The Fringe Benefits Tax (FBT) year ends on 31 March. Here is some important information we want to share with you.

Should I be registered for FBT?

If you have employees (including Directors of a company) then it’s possible your business needs to register for FBT. Generally, your business needs to register for FBT if you are providing any benefits to employees that are not exempt from FBT. So, if you provide cars, car spaces, reimburse private (not business) expenses, provide entertainment (food and drink), employee discounts etc., then you are likely to be providing a fringe benefit.

There is a list of exemptions that are considered exempt from FBT, such as portable electronic devices like laptops and iPads (although there are rules around how many), protective clothing, tools of trade etc. If your business only provides these exempt items, or items that are infrequent and valued under $300, then you are unlikely to have to worry about FBT.

Motor Vehicles – using the company car outside of work

Just because your business buys a motor vehicle and it is used as a work vehicle, that alone does not mean that the car is exempt from FBT. If you use the car for private purposes – pick the kids up from school, do the shopping, use it freely on weekends, garage it at home, your spouse uses it – FBT is likely to apply. While we’re sure the old, “what the Australian Tax Office (ATO) doesn’t know won’t hurt them” mentality often applies when the FBT returns are completed, it might not be enough. The private use of work vehicles is firmly in the sites of the ATO. 

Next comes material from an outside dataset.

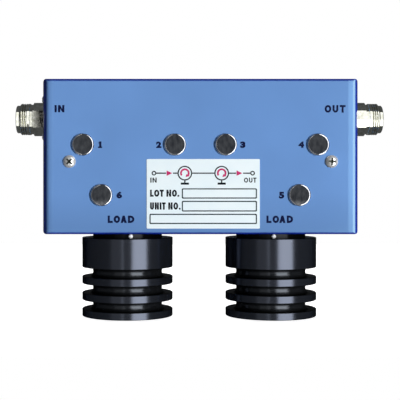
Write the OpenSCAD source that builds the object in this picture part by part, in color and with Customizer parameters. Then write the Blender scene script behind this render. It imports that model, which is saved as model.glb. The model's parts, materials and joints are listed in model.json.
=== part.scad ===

Private use is when you use a car provided by your employer (this includes directors) outside of simply travelling for work related purposes.

If the work vehicle is garaged at or near your home, even if only for security reasons, it is taken to be available for private use regardless of whether or not you have permission to use the car privately. Similarly, where the place of employment and residence are the same, the car is taken to be available for the private use of the employee.

Finding out that a car has been used for non work-related purposes is not that difficult. Often, the odometer readings don’t match the work schedule of the business. These are areas the ATO will be looking at.

Utes and commercial vehicles – the new safe harbour to avoid FBT

When an employer provides an employee with the use of a car or other vehicle then this would generally be treated as a car fringe benefit or residual fringe benefit and could potentially trigger an FBT liability.

However, the FBT Act contains some exemptions which can apply in situations where certain vehicles (utes and other commercial vehicles for example) are provided and the private use of the vehicles is limited to work-related travel, and other private use that is ‘minor, infrequent and irregular’.

One of the practical challenges when applying the exemption is how to determine if private use has been minor, infrequent and irregular. The ATO recently released a compliance guide that spells out what the regulator will look for when reviewing the use of the exemption.

Employers who do not take active steps to check the way commercial vehicles are being used are at high risk of significant FBT liabilities.

Living away from home allowances

Living Away From Home Allowances (LAFHA) continue to cause confusion for both employers and employees.

A LAFHA is an allowance paid to an employee by their employer to compensate for additional non-deductible expenses they incur, and any disadvantages suffered, because the employee’s job requires them to live away from their normal residence.

As a starting point, FBT applies to the full amount of the allowance that has been paid. However, if certain strict conditions can be satisfied the taxable value of the LAFHA fringe benefit can be reduced by the exempt accommodation and/or food component.

Housekeeping

If your business has cars and you need to record odometer readings at the first and last days of the FBT year (31 March and 1 April), have your team take a photo on their phone and email it through to a central contact person – it will save running around to every car.

FBT rate change

The FBT rate decreased on 1 April 2017 when the 2% debt tax on high income earners ended on (Temporary Budget Repair Levy) 30 June 2017.  The FBT rate was brought into line with the Debt Tax to discourage high income earners from using the FBT system to lower their taxable income.

Remember to review salary packaging arrangements to ensure they remain effective.